Less conflict, greater efficiency: Each of us perceives and processes information differently and those differences show up in our work habits. We want to place our employees in roles that take into account those differences, play to each person’s strengths and minimise the impact of weaknesses. A greater understanding of our employees will help us integrate new team members quickly and enable them to build strong relationships—and good communication habits—with other team members.
The team that eats together, succeeds together
No one can work without a break every now and then, but it’s become increasingly common within offices for staff to eat lunch at their desks – or to forget to take a lunch break at all! This can lead to burnout and cause a serious drop in productivity.
At ApTap we love having group lunches and treating our employees! Humans have always bonded over food. Eating together has been proven to increase team performance at work and makes our team members more engaged, committed to the team, productive and outright happier. We believe that actually getting to know each other and making real friendships can mean the difference between burnout and happiness. The more stressful the work, the more employees need those interpersonal bonds to do well.
By organising a get-together over lunch with our team, we can ensure that they all get a decent break and rediscover the value of taking time out.

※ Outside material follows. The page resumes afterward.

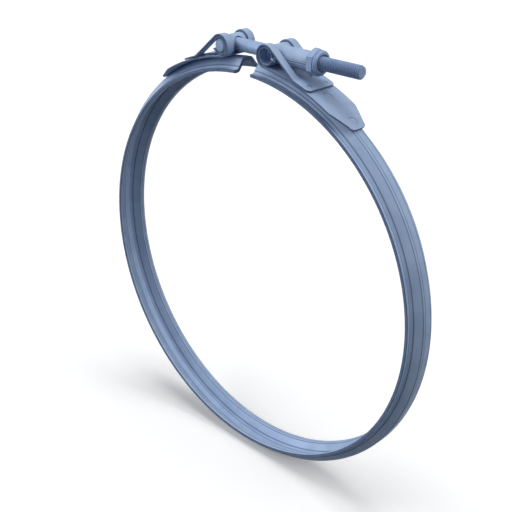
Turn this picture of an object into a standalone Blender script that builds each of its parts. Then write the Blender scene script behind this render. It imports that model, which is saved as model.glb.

Eating food together is a great way to relax and an opportunity to talk about the good and bad of the day. Getting to know each other on a more personal level, learning about each other’s likes and dislikes, hobbies and interests means we’ll be able to understand each other as people. Our lunch break is the perfect time to have a good giggle with our colleagues and friends to offload and go back to work feeling fresh, focused and full of energy.